Write out the whole listing exactly as it stands.

━━━━━ SUPPLIED INFORMATION ━━━━━

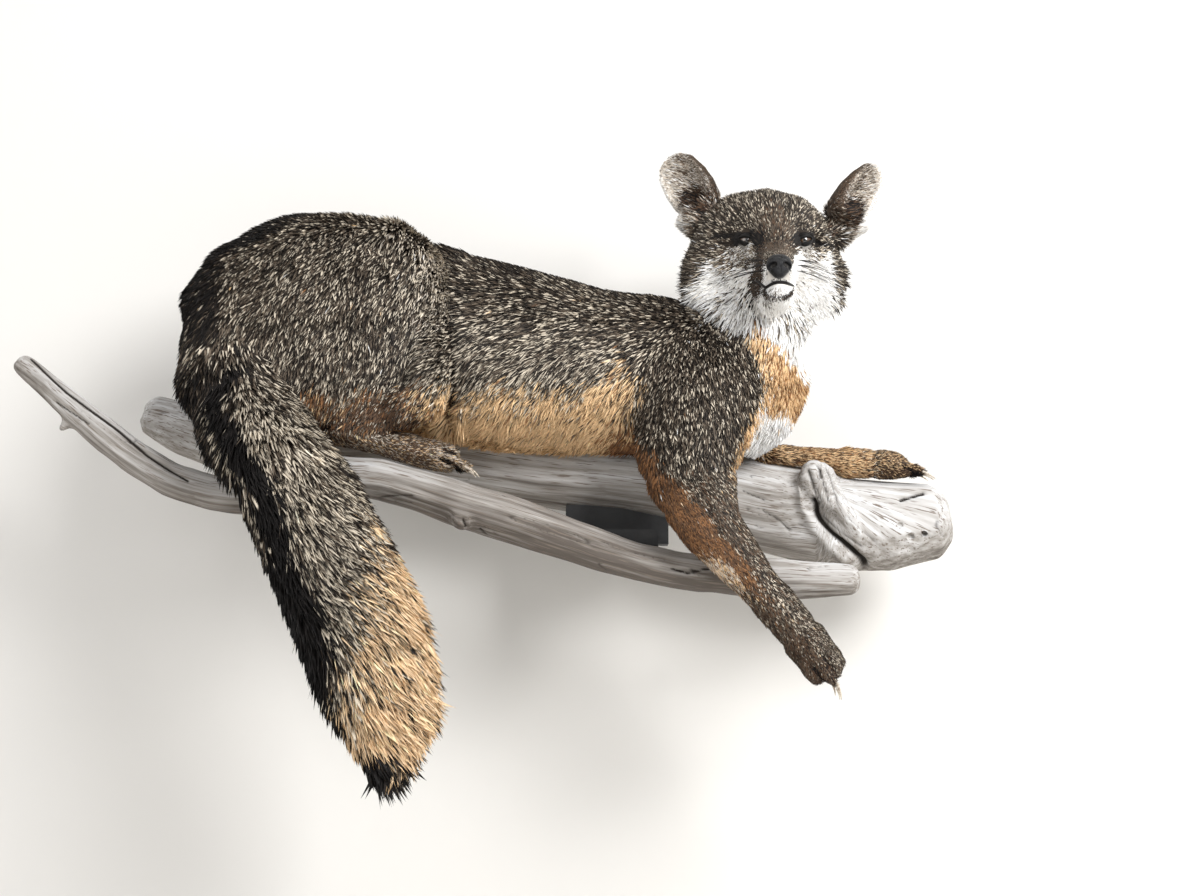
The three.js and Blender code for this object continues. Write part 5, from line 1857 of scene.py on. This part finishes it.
# %% [markdown]
# ## Claws and painted steel
# Each claw is a smooth curved horn. The solid's own mesh is coarse, so a merged copy is rounded by
# subdivision, once per foot. The hanging plate and the bracket keep their solids and get black paint.

# %% Claws
import bmesh

CLAW_LEVELS = 2


def claws_of(foot):
    """A rounded copy of one foot's four claws."""
    nodes = [f"{foot}_claw_{number}" for number in range(1, 5)]
    spots, faces = triangles_of(nodes)
    piece = put_mesh(f"claws_{foot}", spots, faces)
    shape = bmesh.new()
    shape.from_mesh(piece.data)
    bmesh.ops.remove_doubles(shape, verts=shape.verts, dist=0.02 * MM)
    shape.to_mesh(piece.data)
    shape.free()
    rounding = piece.modifiers.new("rounding", "SUBSURF")
    rounding.levels = CLAW_LEVELS
    rounding.render_levels = CLAW_LEVELS
    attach(piece, "root")
    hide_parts(*nodes)
    return piece


def claw_material():
    """Horn: pale at the edge, browner in streaks."""
    material, shader, wire = start_material("claw_horn", roughness=0.35, specular=0.4)
    place = wire.node("ShaderNodeTexCoord", output="Object")
    streaks = wire.noise(place, 420.0, 3.0)
    plug(streaks.rise(0.35, 0.7).mix(ink(206, 196, 180), ink(134, 118, 100)), shader, "Base Color")
    bump = wire.bump(streaks, 0.3, 0.0003)
    plug(bump, shader, "Normal")
    return material


claw_paint = claw_material()
for foot in FEET:
    claws_of(foot).data.materials.append(claw_paint)


# %% Painted steel
def steel_material():
    """Black paint with a fine orange-peel surface and greyer dust in places."""
    material, shader, wire = start_material("black_steel", roughness=0.45, specular=0.4)
    place = wire.node("ShaderNodeTexCoord", output="Object")
    peel = wire.noise(place, 520.0, 2.0)
    dust = wire.noise(place, 28.0, 5.0)
    plug(dust.rise(0.45, 0.75).mix(ink(24, 25, 27), ink(52, 52, 53)), shader, "Base Color")
    plug(dust.rise(0.4, 0.8) * 0.25 + 0.4, shader, "Roughness")
    bump = wire.bump(peel, 0.3, 0.0004)
    plug(bump, shader, "Normal")
    return material


steel_paint = steel_material()
for node in ("wall_plate", "joining_bracket"):
    steel_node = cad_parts[node]
    for spot in steel_node.material_slots:
        spot.material = steel_paint
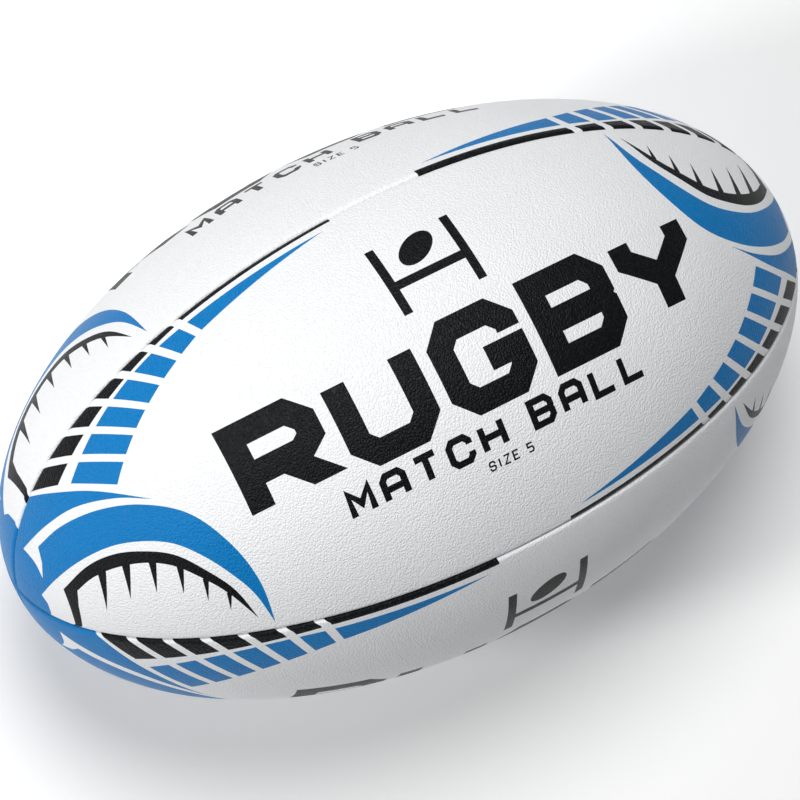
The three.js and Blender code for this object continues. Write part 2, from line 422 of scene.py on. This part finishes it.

━━━━━

THE REPLY:
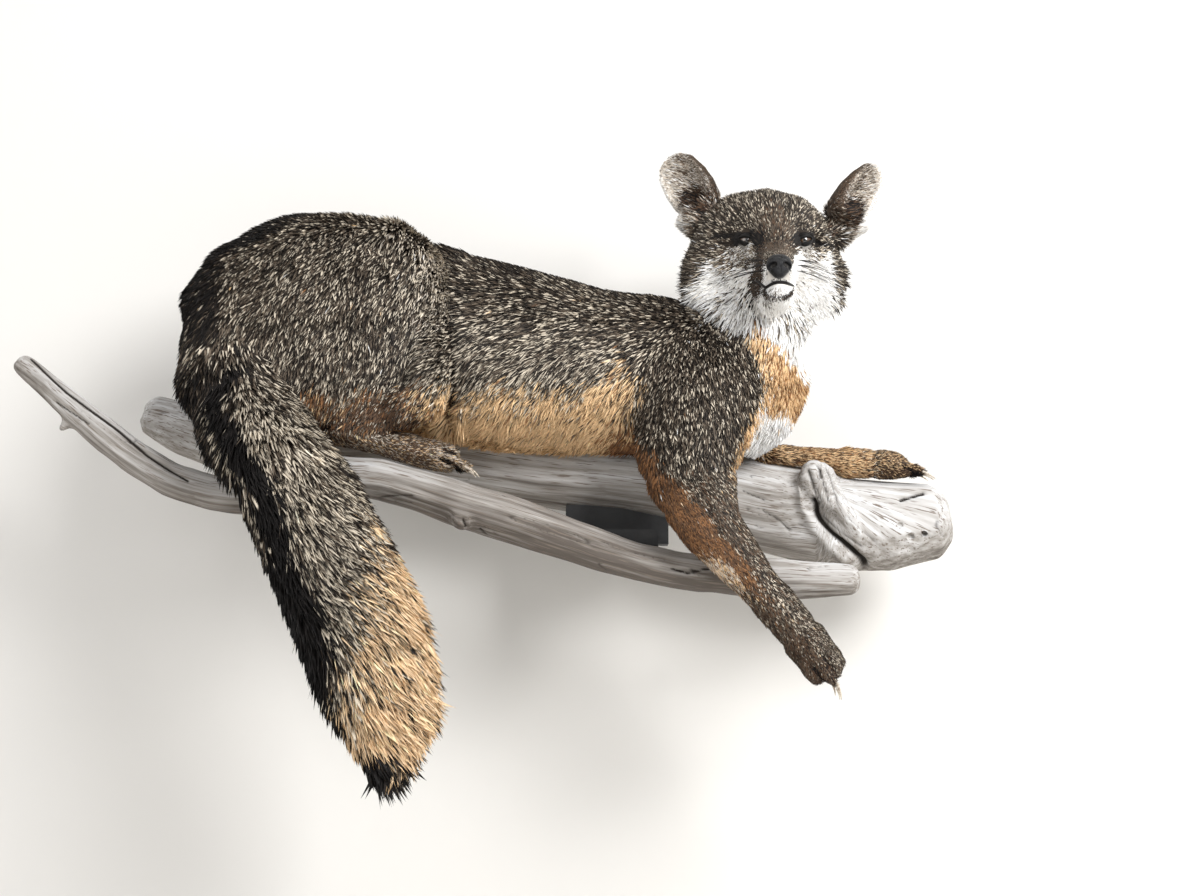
The three.js and Blender code for this object continues. Write part 5, from line 1857 of scene.py on. This part finishes it.
# %% [markdown]
# ## Claws and painted steel
# Each claw is a smooth curved horn. The solid's own mesh is coarse, so a merged copy is rounded by
# subdivision, once per foot. The hanging plate and the bracket keep their solids and get black paint.

# %% Claws
import bmesh

CLAW_LEVELS = 2


def claws_of(foot):
    """A rounded copy of one foot's four claws."""
    nodes = [f"{foot}_claw_{number}" for number in range(1, 5)]
    spots, faces = triangles_of(nodes)
    piece = put_mesh(f"claws_{foot}", spots, faces)
    shape = bmesh.new()
    shape.from_mesh(piece.data)
    bmesh.ops.remove_doubles(shape, verts=shape.verts, dist=0.02 * MM)
    shape.to_mesh(piece.data)
    shape.free()
    rounding = piece.modifiers.new("rounding", "SUBSURF")
    rounding.levels = CLAW_LEVELS
    rounding.render_levels = CLAW_LEVELS
    attach(piece, "root")
    hide_parts(*nodes)
    return piece


def claw_material():
    """Horn: pale at the edge, browner in streaks."""
    material, shader, wire = start_material("claw_horn", roughness=0.35, specular=0.4)
    place = wire.node("ShaderNodeTexCoord", output="Object")
    streaks = wire.noise(place, 420.0, 3.0)
    plug(streaks.rise(0.35, 0.7).mix(ink(206, 196, 180), ink(134, 118, 100)), shader, "Base Color")
    bump = wire.bump(streaks, 0.3, 0.0003)
    plug(bump, shader, "Normal")
    return material


claw_paint = claw_material()
for foot in FEET:
    claws_of(foot).data.materials.append(claw_paint)


# %% Painted steel
def steel_material():
    """Black paint with a fine orange-peel surface and greyer dust in places."""
    material, shader, wire = start_material("black_steel", roughness=0.45, specular=0.4)
    place = wire.node("ShaderNodeTexCoord", output="Object")
    peel = wire.noise(place, 520.0, 2.0)
    dust = wire.noise(place, 28.0, 5.0)
    plug(dust.rise(0.45, 0.75).mix(ink(24, 25, 27), ink(52, 52, 53)), shader, "Base Color")
    plug(dust.rise(0.4, 0.8) * 0.25 + 0.4, shader, "Roughness")
    bump = wire.bump(peel, 0.3, 0.0004)
    plug(bump, shader, "Normal")
    return material


steel_paint = steel_material()
for node in ("wall_plate", "joining_bracket"):
    steel_node = cad_parts[node]
    for spot in steel_node.material_slots:
        spot.material = steel_paint
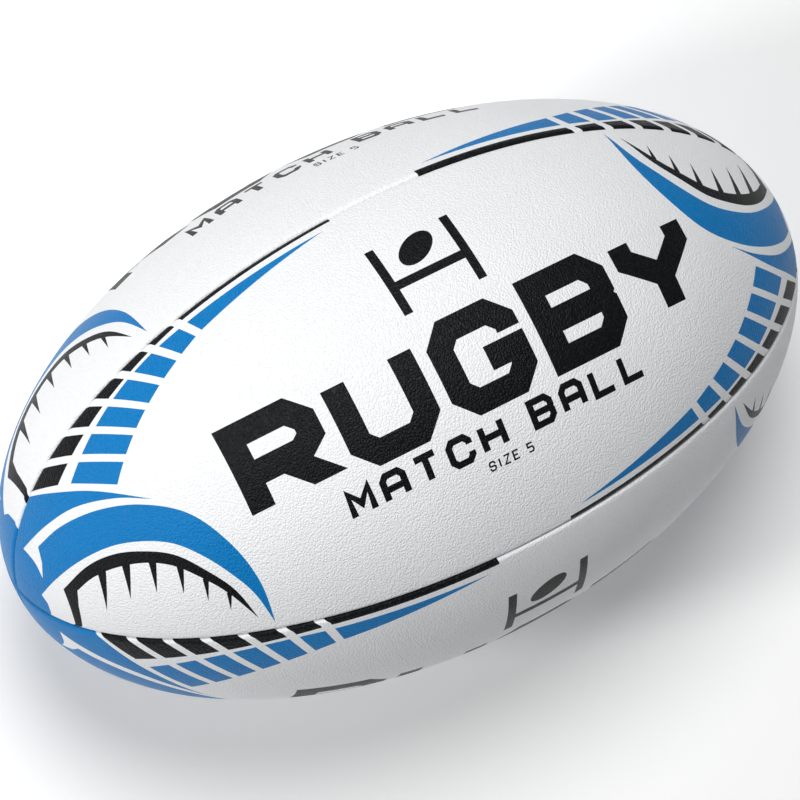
The three.js and Blender code for this object continues. Write part 2, from line 422 of scene.py on. This part finishes it.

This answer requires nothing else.